Start of Supplied information

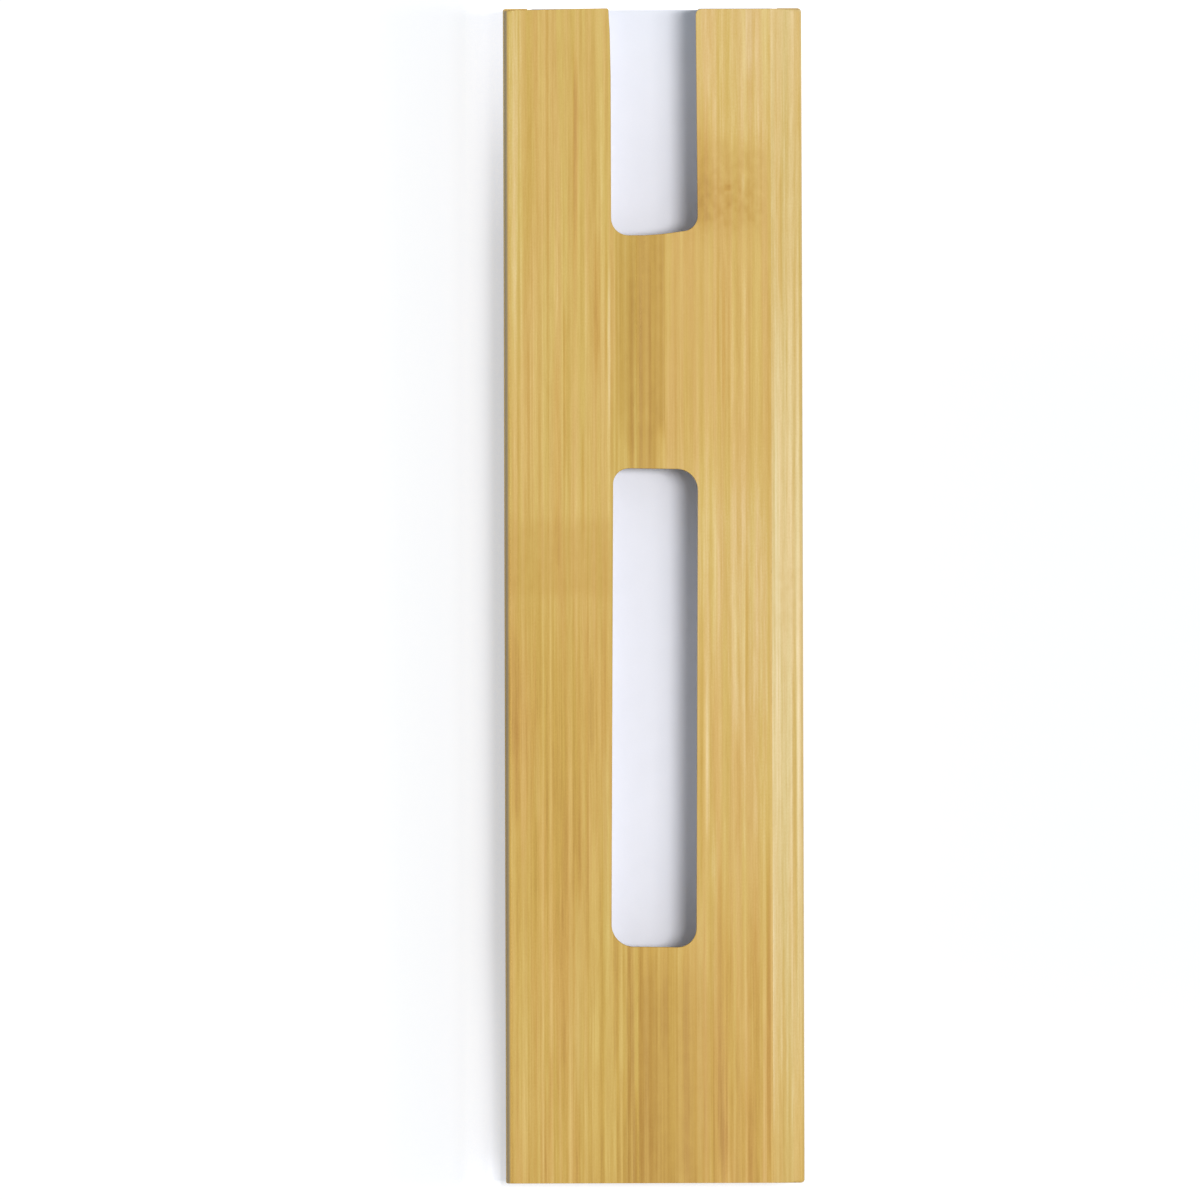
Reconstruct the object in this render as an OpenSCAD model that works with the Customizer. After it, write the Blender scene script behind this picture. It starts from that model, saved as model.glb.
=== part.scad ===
// Bamboo pen case: a sleeve of glued bamboo strips with a thumb notch and a window in its front
// panel, and a white tray that slides out of the notched end. The case lies on its back.
// X runs across it, Y along it towards the open end, Z up to the front panel.

/* [Case] */
// Length of the sleeve, from the closed end to the open end
case_l = 170; // [160:1:185]
// Width of the sleeve over both side rails
case_w = 43.2; // [42:0.1:48]
// Thickness of the sleeve over both panels
case_t = 18; // [15:0.5:22]
// Thickness of the front and back panels
panel_t = 3; // [2:0.25:4]
// Width of a side rail, seen from the open end
rail_w = 3.5; // [2.5:0.25:5]
// Length of the block that closes the far end
end_block_l = 4; // [3:0.5:10]
// Rounding of the sleeve's long edges
edge_r = 0.9; // [0.3:0.1:1.4]
// Rounding of the sleeve's corners, seen from the front
corner_r = 0.6; // [0.2:0.1:1.2]

/* [Staves] */
// Width of a full bamboo stave
stave_w = 19.5; // [17:0.1:20.5]
// Width of the cut stave at the front panel's left edge
front_first_stave_w = 19.2; // [16.5:0.1:20]
// Width of the cut stave at the back panel's left edge
back_first_stave_w = 7.4; // [4:0.1:18]

/* [Notch and window] */
// Width of the thumb notch
notch_w = 12.3; // [10:0.1:16]
// Depth of the thumb notch from the open end
notch_l = 32.7; // [20:0.1:45]
// Radius of the notch's two inner corners
notch_r = 1.9; // [0.5:0.1:4]
// Rounding where the notch meets the open end
notch_mouth_r = 0.6; // [0.2:0.1:1.5]
// Width of the window
window_w = 12.3; // [10:0.1:16]
// Length of the window
window_l = 68.9; // [40:0.1:80]
// Length of panel left between the notch and the window
bridge_l = 34.1; // [15:0.1:40]
// Radius of the window's corners
window_r = 2.1; // [0.5:0.1:4]

/* [Tray] */
// Thickness of the tray's side and end walls
tray_wall_t = 1.3; // [0.8:0.1:2]
// Thickness of the tray's floor
tray_floor_t = 1.3; // [0.8:0.1:2]
// Rounding of the tray's upright corners
tray_corner_r = 0.6; // [0.2:0.1:0.8]
// Clearance between the tray and each side rail
tray_side_gap = 0.3; // [0.15:0.05:0.8]
// Clearance between the tray's rim and the front panel
tray_top_gap = 0.5; // [0.2:0.05:1]
// Clearance between the tray's foot and the end block
tray_end_gap = 0.4; // [0.2:0.1:2]
// How much wider than the notch the gap in the tray's head wall is, on each side
head_gap_margin = 0.5; // [0.2:0.1:1.5]

/* [Liner] */
// Width of the slot that the pen lies in
pen_slot_w = 14; // [11:0.5:17]
// How far the liner stays below the tray's rim
liner_drop = 2; // [1:0.25:3]
// Rounding of the liner's edge along the slot
liner_r = 1.2; // [0.3:0.1:1.5]

/* [Hidden] */
$fn = 64;
// How far a cut runs past the solid it cuts
past = 1;
cavity_w = case_w - 2 * rail_w;
cavity_t = case_t - 2 * panel_t;
left_x = -case_w / 2;
right_x = case_w / 2;
open_y = case_l / 2;
closed_y = -case_l / 2;
front_z = case_t - panel_t;
cavity_foot_y = closed_y + end_block_l;
window_y = open_y - notch_l - bridge_l - window_l / 2;
front_seam_1_x = left_x + front_first_stave_w;
front_seam_2_x = front_seam_1_x + stave_w;
back_seam_1_x = left_x + back_first_stave_w;
back_seam_2_x = back_seam_1_x + stave_w;
tray_w = cavity_w - 2 * tray_side_gap;
tray_t = cavity_t - tray_top_gap;
tray_l = open_y - cavity_foot_y - tray_end_gap;
tray_y = open_y - tray_l / 2;
tray_inner_w = tray_w - 2 * tray_wall_t;
tray_inner_l = tray_l - 2 * tray_wall_t;
tray_floor_z = panel_t + tray_floor_t;
head_gap_w = notch_w + 2 * head_gap_margin;
liner_t = tray_t - tray_floor_t - liner_drop;

// A rectangle centred on the origin, with true arcs at its corners
module rounded_rectangle(w, h, r) {
    square([w - 2 * r, h], center = true);
    square([w, h - 2 * r], center = true);
    for (sx = [-1, 1], sy = [-1, 1])
        translate([sx * (w / 2 - r), sy * (h / 2 - r)]) circle(r);
}

// The sleeve as one solid block: rounded seen from the front and seen from the open end
module sleeve_block() {
    intersection() {
        linear_extrude(case_t) rounded_rectangle(case_w, case_l, corner_r);
        translate([0, open_y, case_t / 2]) rotate([90, 0, 0])
            linear_extrude(case_l) rounded_rectangle(case_w, case_t, edge_r);
    }
}

// The part of the sleeve block between two corners, from which each bamboo piece is cut
module sleeve_slice(x0, x1, y0, y1, z0, z1) {
    intersection() {
        sleeve_block();
        translate([x0, y0, z0]) cube([x1 - x0, y1 - y0, z1 - z0]);
    }
}

// What the notch takes out of the front panel, with its eased mouth
module notch_cut() {
    translate([0, open_y, front_z - past]) linear_extrude(panel_t + 2 * past) {
        translate([0, -notch_l / 2]) rounded_rectangle(notch_w, notch_l, notch_r);
        translate([-notch_w / 2, -notch_l / 2]) square([notch_w, notch_l / 2 + past]);
        for (side = [-1, 1]) scale([side, 1]) difference() {
            translate([0, -notch_mouth_r])
                square([notch_w / 2 + notch_mouth_r, notch_mouth_r + past]);
            translate([notch_w / 2 + notch_mouth_r, -notch_mouth_r]) circle(notch_mouth_r);
        }
    }
}

// What the window takes out of the front panel
module window_cut() {
    translate([0, window_y, front_z - past]) linear_extrude(panel_t + 2 * past)
        rounded_rectangle(window_w, window_l, window_r);
}

// One stave of the front panel, between two seams
module front_stave(x0, x1) {
    difference() {
        sleeve_slice(x0, x1, closed_y, open_y, front_z, case_t);
        notch_cut();
        window_cut();
    }
}

// One stave of the back panel, between two seams
module back_stave(x0, x1) {
    sleeve_slice(x0, x1, closed_y, open_y, 0, panel_t);
}

module front_stave_left() {
    color([0.83, 0.71, 0.42]) front_stave(left_x, front_seam_1_x);
}

module front_stave_centre() {
    color([0.84, 0.71, 0.45]) front_stave(front_seam_1_x, front_seam_2_x);
}

module front_stave_right() {
    color([0.89, 0.80, 0.58]) front_stave(front_seam_2_x, right_x);
}

module back_stave_left() {
    color([0.85, 0.73, 0.47]) back_stave(left_x, back_seam_1_x);
}

module back_stave_centre() {
    color([0.82, 0.69, 0.41]) back_stave(back_seam_1_x, back_seam_2_x);
}

module back_stave_right() {
    color([0.84, 0.72, 0.45]) back_stave(back_seam_2_x, right_x);
}

module left_side_rail() {
    color([0.79, 0.66, 0.40])
        sleeve_slice(left_x, left_x + rail_w, closed_y, open_y, panel_t, front_z);
}

module right_side_rail() {
    color([0.81, 0.68, 0.43])
        sleeve_slice(right_x - rail_w, right_x, closed_y, open_y, panel_t, front_z);
}

module end_block() {
    color([0.78, 0.64, 0.38])
        sleeve_slice(-cavity_w / 2, cavity_w / 2, closed_y, cavity_foot_y, panel_t, front_z);
}

// The white tray: a floor, two sides, a foot wall and a head wall with a gap behind the notch
module tray() {
    color([0.93, 0.93, 0.96]) difference() {
        translate([0, tray_y, panel_t]) linear_extrude(tray_t)
            rounded_rectangle(tray_w, tray_l, tray_corner_r);
        translate([-tray_inner_w / 2, tray_y - tray_inner_l / 2, tray_floor_z])
            cube([tray_inner_w, tray_inner_l, tray_t]);
        translate([-head_gap_w / 2, tray_y, tray_floor_z])
            cube([head_gap_w, tray_l, tray_t]);
    }
}

// One foam strip of the liner, on the side given as -1 or 1, with its slot edge rounded
module liner(side) {
    strip_w = (tray_inner_w - pen_slot_w) / 2;
    translate([0, tray_y + tray_inner_l / 2, tray_floor_z]) rotate([90, 0, 0])
        linear_extrude(tray_inner_l) scale([side, 1]) translate([pen_slot_w / 2, 0]) {
            translate([liner_r, 0]) square([strip_w - liner_r, liner_t]);
            square([strip_w, liner_t - liner_r]);
            translate([liner_r, liner_t - liner_r]) circle(liner_r);
        }
}

module liner_left() {
    color([0.95, 0.95, 0.97]) liner(-1);
}

module liner_right() {
    color([0.95, 0.95, 0.97]) liner(1);
}

front_stave_left();
front_stave_centre();
front_stave_right();
back_stave_left();
back_stave_centre();
back_stave_right();
left_side_rail();
right_side_rail();
end_block();
tray();
liner_left();
liner_right();
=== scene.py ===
# A bamboo pen case lying on its back on a white table, seen from straight above: a sleeve glued up from
# bamboo staves, with a thumb notch and a window in its front panel, and a white tray that slides inside it.
# Lengths are in millimetres up to the point where Blender is given them, and MM turns them to metres.
import bpy
import math
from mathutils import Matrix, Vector


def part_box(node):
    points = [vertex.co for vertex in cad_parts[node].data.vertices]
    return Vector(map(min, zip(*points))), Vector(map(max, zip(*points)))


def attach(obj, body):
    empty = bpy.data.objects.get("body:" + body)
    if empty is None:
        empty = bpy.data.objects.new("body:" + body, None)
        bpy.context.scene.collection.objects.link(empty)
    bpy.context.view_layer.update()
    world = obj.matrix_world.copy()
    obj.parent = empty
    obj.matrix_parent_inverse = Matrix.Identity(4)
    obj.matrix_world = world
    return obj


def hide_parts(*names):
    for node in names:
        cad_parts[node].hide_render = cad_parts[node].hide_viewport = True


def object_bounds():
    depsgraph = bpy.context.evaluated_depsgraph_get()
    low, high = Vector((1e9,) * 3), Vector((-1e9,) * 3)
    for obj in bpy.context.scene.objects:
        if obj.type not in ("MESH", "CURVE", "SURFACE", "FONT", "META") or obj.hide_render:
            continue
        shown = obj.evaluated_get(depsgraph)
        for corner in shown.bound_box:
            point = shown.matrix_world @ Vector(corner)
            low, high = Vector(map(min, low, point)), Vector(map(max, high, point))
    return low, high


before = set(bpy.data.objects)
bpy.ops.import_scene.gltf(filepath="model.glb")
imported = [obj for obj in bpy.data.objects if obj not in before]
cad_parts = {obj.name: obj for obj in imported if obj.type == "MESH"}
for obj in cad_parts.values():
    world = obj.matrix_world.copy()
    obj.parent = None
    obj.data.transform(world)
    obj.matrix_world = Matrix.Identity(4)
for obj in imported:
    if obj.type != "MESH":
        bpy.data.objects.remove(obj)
cad_low, cad_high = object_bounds()

MM = 0.001
NEAR = 0.02                                  # two places closer than this, in mm, are the same place
MERGE = 1e-7                                 # two vertices closer than this, in metres, are one

# The case, as its CAD nodes measure it
RIGHT_X = cad_high.x / MM
LEFT_X = cad_low.x / MM
OPEN_Y = cad_high.y / MM
CLOSED_Y = cad_low.y / MM
TOP_Z = cad_high.z / MM
BOTTOM_Z = cad_low.z / MM
FRONT_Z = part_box("front_stave_left")[0].z / MM
BACK_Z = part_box("back_stave_left")[1].z / MM
FRONT_SEAM_1_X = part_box("front_stave_left")[1].x / MM
FRONT_SEAM_2_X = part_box("front_stave_right")[0].x / MM
BACK_SEAM_1_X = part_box("back_stave_left")[1].x / MM
BACK_SEAM_2_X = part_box("back_stave_right")[0].x / MM

# Both openings were cut by hand: each corner has its own radius, and none is quite square
OPENINGS_X = 0.14                            # how far right of the centre line they lie
NOTCH_W, NOTCH_L = 12.3, 32.85
NOTCH_FOOT_LEFT_R, NOTCH_FOOT_RIGHT_R = 2.5, 1.9
NOTCH_FOOT_RISE = 0.85                       # how far the notch's foot slants up to its right corner
NOTCH_FOOT_LEAN = 0.22                       # how far its right side leans out at the foot
NOTCH_FOOT_BENDS = ((-1.2, 0.0), (1.2, 0.16))       # across from its middle, and the rise there
NOTCH_SIDE_BENDS = ((10.0, 0.0), (3.5, -0.12))      # back from the open end, and the left side's flare there
NOTCH_FLARE = -0.42                          # its flare where the cutter ends, beyond the open end
NOTCH_MOUTH_RADII = {1: 0.85, -1: 0.3}       # right and left
# The window's corners by right or left and open or closed end: x, y and radius
WINDOW_CORNERS = {(-1, 1): (-5.81, 18.45, 2.3), (1, 1): (6.43, 18.27, 3.0),
                  (-1, -1): (-6.24, -50.76, 3.2), (1, -1): (6.04, -50.92, 2.75)}
CUTTER_PAST_FACE = 1.0                       # how far a cutter reaches past the panel's faces
CUTTER_PAST_END = 2.0

# How the sleeve was sanded
CORNER_RADII = {(1, 1): 0.6, (1, -1): 0.5, (-1, 1): 0.35, (-1, -1): 0.25}   # keys as the window's
LONG_EDGE_R = 0.85
FRONT_ARRIS, HIDDEN_ARRIS, BACK_ARRIS, SEAM_ARRIS = 0.1, 0.12, 0.15, 0.05
LEFT_EDGE_WEAR = 1.5                         # how much further down its side the left long edge is worn
LEFT_CORNER_BACK, RIGHT_HALF_BACK = -0.25, -0.12    # how far these lie behind the rest of the open end

# The tray and its liner
TRAY_WALL_T, TRAY_FLOOR_T = 1.3, 1.3
TRAY_CORNER_R, TRAY_RIM_R, HEAD_GAP_R = 0.6, 0.3, 0.15
HEAD_GAP_W = 13.3                            # the gap in the tray's head wall, behind the notch
LINER_SLOT_R, LINER_EDGE_R = 1.2, 0.3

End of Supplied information

■ Set problem ■
Copy each line above where the string "Blender" occurs.

■ Correct result ■
Reconstruct the object in this render as an OpenSCAD model that works with the Customizer. After it, write the Blender scene script behind this picture. It starts from that model, saved as model.glb.
# Lengths are in millimetres up to the point where Blender is given them, and MM turns them to metres.